With large-scale business operation, the complexities of management raise the need for full-time specialists who can give advice about certain key areas. Line and staff organization seeks to keep all the advantages of line organization while adding advisory specialists to the staff in certain areas. These advisory specialists do not have line authority or subordinates to whom they issue orders. Instead, they provide top management with the expertise needed for making decisions in special areas.
The need for experts to become full-time staff members was first recognized in the areas of legal operations and personnel administration: these needs were filled by advisory experts. In today's business world most large firms also have staff experts in such areas as government regulations, international trade, industrial relations, procurement, economics, credit administration, budget control, and corporation taxes.
Modern organization theory often distinguishes among these types of specialized staff: advisory, service, and control.
1. Advisory staff experts are responsible for advising top management and line managers about business procedures in their particular areas of expertise. Example include the legal staff and the industrial relation staff.
2. Service staff experts perform specific work for departments throughout the organization. For example, the purchasing department may be responsible for buying all materials used in the organization. Similarly, the personnel department may have authority to make final decisions about hiring, rather than the department is a service staff group, since it is performing (hiring) for other departments.
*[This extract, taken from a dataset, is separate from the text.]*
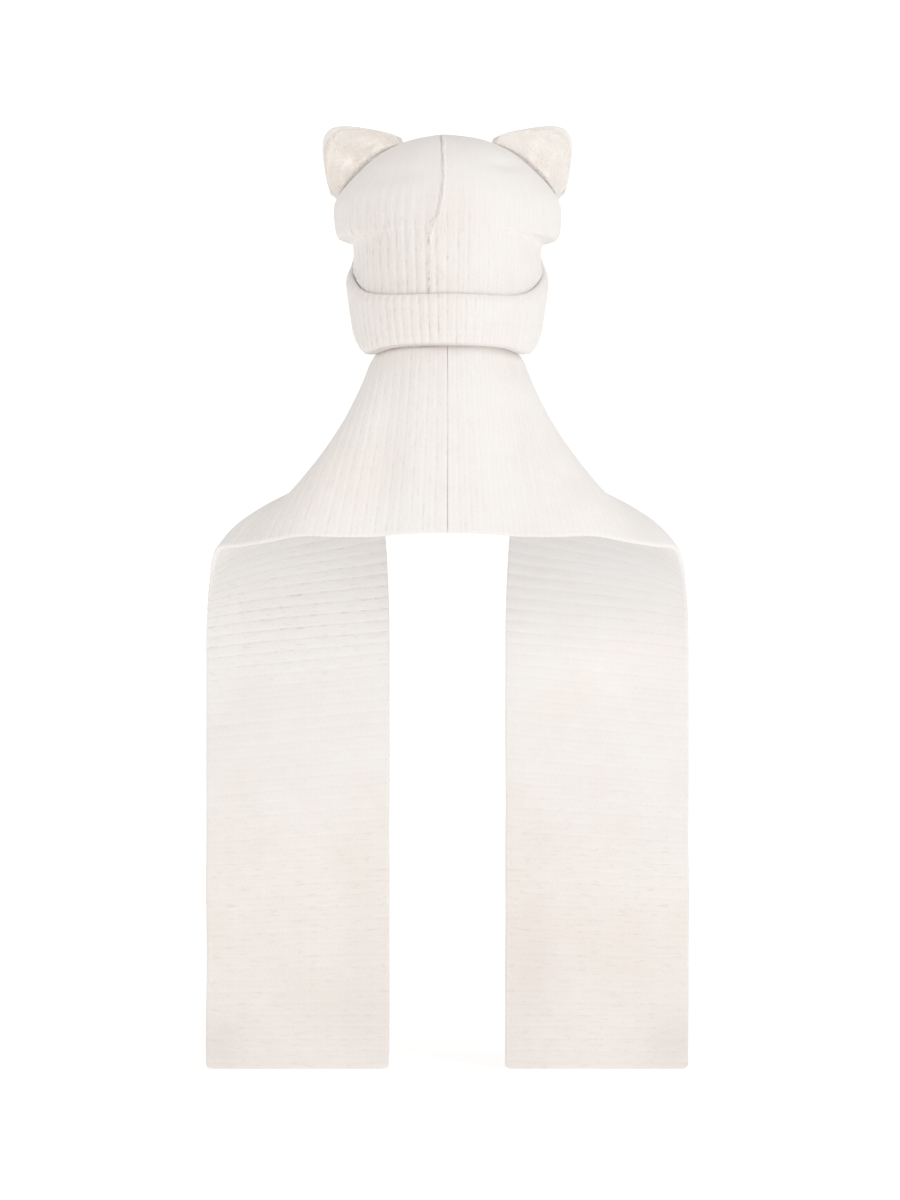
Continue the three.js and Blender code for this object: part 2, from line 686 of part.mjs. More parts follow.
const earFootOut = sectionAt(APEX - CAP_HEIGHT * EAR_FOOT_DEPTH);
const earFootIn = sectionAtBreadth(EAR_FOOT);
const earBottom = capPoint(earAngle, earFootOut).z;
const CUP_REACH = 1.3; // the cup is deepest where this share of the way up is one quarter turn of a sine

// The ear's middle surface, ruled from its foot on the cap to its outline. along runs from the inner to the
// outer end and rise from the foot to the outline. The ear is cupped towards the back.
function earPoint(along, rise) {
  const section = THREE.MathUtils.lerp(earFootIn, earFootOut, along);
  const foot = offCap(earAngle, section, RIB_RELIEF + SEWN_GAP);
  const outline = new THREE.Vector3(
    EAR_FOOT + outlineOut(along) * EAR_REACH,
    foot.y,
    earBottom + outlineUp(along) * EAR_RISE,
  );
  const point = foot.lerp(outline, rise);
  point.y += EAR_CUP * 4 * along * (1 - along) * Math.sin((Math.PI / 2) * CUP_REACH * rise);
  return point;
}

// Powers that shape the padding: how soon it is full from the foot's ends, and how late it thins towards the
// outline.
const PADDING_FULLNESS = 0.6;
const PADDING_ROUNDNESS = 2.4;

// Half the ear's thickness: full in the middle of the foot, and down to the rim's along the outline.
function earHalf(along, rise) {
  const endwards = Math.sin(Math.PI * along) ** PADDING_FULLNESS;
  const padding = endwards * Math.sqrt(1 - rise ** PADDING_ROUNDNESS);
  return (EAR_EDGE + (EAR_PADDING - EAR_EDGE) * padding) / 2;
}

// A lofted skin whose sections go up one face and down the other, with a share of the ear left off at each
// end.
function earSkin(ends, sectionPoints) {
  const skin = new Skin();
  const loops = Array.from({ length: EAR_SECTIONS + 1 }, (unused, i) =>
    skin.row(sectionPoints(THREE.MathUtils.lerp(ends, 1 - ends, i / EAR_SECTIONS))),
  );
  skin.loft(loops, true);
  return { skin, loops };
}

function earGeometry(side) {
  const { skin, loops } = earSkin(EAR_ENDS, (along) => {
    const face = (way) =>
      EAR_RISES.map((rise) => {
        const point = earPoint(along, rise);
        point.y += way * earHalf(along, rise);
        return point;
      });
    return [...face(-1), earPoint(along, 1), ...face(1).reverse()];
  });
  skin.closeByFan(loops[0], false);
  skin.closeByFan(loops.at(-1), true);
  return skin.geometry(side);
}

// The fleece: a thin pad on the ear's cupped back face.
function fleeceGeometry(side) {
  const { skin, loops } = earSkin(FLEECE_INSET, (along) => {
    const face = (height) =>
      FLEECE_RISES.map((rise) => {
        const point = earPoint(along, rise);
        point.y -= earHalf(along, rise) + SEWN_GAP + height;
        return point;
      });
    return [...face(FLEECE_THICKNESS), ...face(0).reverse()];
  });
  skin.closeByStrip(loops[0], false);
  skin.closeByStrip(loops.at(-1), true);
  return skin.geometry(side);
}

// The assembly

const knit = new THREE.MeshStandardMaterial({ color: 0xf1ece6, roughness: 0.95, metalness: 0 });
const fleece = new THREE.MeshStandardMaterial({ color: 0xe9d9c9, roughness: 1, metalness: 0 });

const hood = new THREE.Group();
function add(name, geometry, material, parent = hood) {
  const mesh = new THREE.Mesh(geometry, material);
  mesh.name = name;
  parent.add(mesh);
}

add("crown", crownGeometry(), knit);
add("brim", brimGeometry(), knit);
add("crown_seam", weltGeometry(), knit);
for (const [name, side] of [["left", -1], ["right", 1]]) {
  const half = new THREE.Group();
  hood.add(half);
  add(`ear_${name}`, earGeometry(side), knit, half);
  add(`ear_fleece_${name}`, fleeceGeometry(side), fleece, half);
  add(`scarf_${name}`, scarfGeometry(side), knit, half);
}

export default hood;
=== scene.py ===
"""An animal hood scarf, dressed for its picture.

A chunky rib-knit hood with a turned-up brim and padded ears faced with fleece, and a long rib-knit
scarf that is sewn inside the brim at the nape, opens over the shoulders and hangs down in front as
two panels.

Metres. +Z is up, +Y the way the wearer faces and +X the wearer's right. The origin is the top of the
hollow inside the cap. The camera stands behind the wearer and looks along +Y.
"""

import logging
from collections.abc import Mapping, Sequence
from dataclasses import dataclass, field
from enum import Enum
from typing import Any, Optional, Union

import bpy
import numpy as np
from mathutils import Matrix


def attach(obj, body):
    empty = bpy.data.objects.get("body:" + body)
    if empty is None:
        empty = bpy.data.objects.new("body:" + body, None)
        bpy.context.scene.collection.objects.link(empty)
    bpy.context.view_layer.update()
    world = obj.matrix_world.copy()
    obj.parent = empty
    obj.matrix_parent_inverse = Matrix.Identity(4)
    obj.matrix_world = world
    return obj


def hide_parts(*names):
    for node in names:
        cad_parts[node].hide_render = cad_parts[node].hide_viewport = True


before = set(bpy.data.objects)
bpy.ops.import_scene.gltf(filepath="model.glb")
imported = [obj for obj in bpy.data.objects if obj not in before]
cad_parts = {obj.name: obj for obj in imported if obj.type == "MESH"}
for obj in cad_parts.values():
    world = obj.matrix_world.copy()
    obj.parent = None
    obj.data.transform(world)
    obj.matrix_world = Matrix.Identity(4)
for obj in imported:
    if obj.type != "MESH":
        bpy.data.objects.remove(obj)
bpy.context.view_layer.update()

LOG = logging.getLogger("hood_scarf")
MM = 0.001
TURN = 2 * np.pi

Number = Union[float, np.ndarray]
Numbers = Sequence[float]


# Curves and noise


class Table:
    """Rows of numbers under named columns."""

    def __init__(self, names: str, *rows: Numbers) -> None:
        """Keeps the rows.

        Args:
            names: The columns' names, separated by spaces.
            rows: One sequence of numbers a row, in the order of the names.
        """
        self.rows = np.asarray(rows, float)
        self.columns = dict(zip(names.split(), self.rows.T))

    def __getitem__(self, name: str) -> np.ndarray:
        """One column."""
        return self.columns[name]

    def __len__(self) -> int:
        """How many rows there are."""
        return len(self.rows)


class Curve:
    """A smooth curve through values at rising keys, whose slopes come from the values on both sides."""

    def __init__(self, keys: Numbers, values: Numbers, start_slope: Optional[float] = None) -> None:
        """Keeps the keys and values and works out the slopes.

        Args:
            keys: Rising keys.
            values: The curve's value at each key.
            start_slope: The slope at the first key, where it isn't that of the first span.
        """
        self.keys = np.asarray(keys, float)
        self.values = np.asarray(values, float)
        index = np.arange(len(self.keys))
        before = np.maximum(index - 1, 0)
        after = np.minimum(index + 1, len(index) - 1)
        rise = self.values[after] - self.values[before]
        self.slopes = rise / (self.keys[after] - self.keys[before])
        if start_slope is not None:
            self.slopes[0] = start_slope

    def __call__(self, key: Number) -> np.ndarray:
        """The curve's value at each key: the cubic of the span that the key lies in."""
        key = np.asarray(key, float)
        i = np.clip(np.searchsorted(self.keys, key, side="right") - 1, 0, len(self.keys) - 2)
        span = self.keys[i + 1] - self.keys[i]
        t = (key - self.keys[i]) / span
        rest = 1 - t
        ends = self.values[i] * (1 + 2 * t) * rest**2 + self.values[i + 1] * (3 - 2 * t) * t**2
        return ends + self.slopes[i] * span * t * rest**2 - self.slopes[i + 1] * span * t**2 * rest


def smooth_step(value: Number, low: float, high: float) -> np.ndarray:
    """0 below low, 1 above high, and a cubic with level ends in between."""
    t = np.clip((np.asarray(value, float) - low) / (high - low), 0, 1)
    return t * t * (3 - 2 * t)


def bell(value: Number, middle: float, width: float) -> np.ndarray:
    """1 at the middle and falling away as a normal curve of that width."""
    return np.exp(-(((np.asarray(value, float) - middle) / width) ** 2))


def quarter_round(share: Number, least: float) -> np.ndarray:
    """A quarter circle's height at a share of the way in from an edge, and no less than the root of least."""
    return np.sqrt(np.clip(1 - (1 - np.clip(share, 0, 1)) ** 2, least, 1))


def there_and_back(values: np.ndarray) -> np.ndarray:
    """One row that runs through the values and back again, as a loop round a flat section does."""
    return np.concatenate([values, values[::-1]])[None, :]


def two_faces(count: int, first: float, second: float) -> np.ndarray:
    """One row with a number for each of the two faces of such a loop."""
    return np.repeat([first, second], count)[None, :]


def unit(vectors: np.ndarray) -> np.ndarray:
    """The vectors at length one."""
    return vectors / np.maximum(np.linalg.norm(vectors, axis=-1, keepdims=True), 1e-12)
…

3. Control staff experts regulate some of the activities of others in the firm. For example, the budget administrator must determine that a department's request for expenditures are within its approved budget. If they are not, the expenditure is not approved. In the same way, the controller usually has the power to accept or refuse request for special funds. In such a case, the control staff is not giving orders but is merely enforcing the wishes of top management, which has delegated authority to the control staff.
This in line and staff organization, full-time staff specialists may have advisory, service, or control relationships with officers of other departments. But remember that these specialists do not have basic line authority; their relationship to other departments is advisory, as indicated by the dashed line.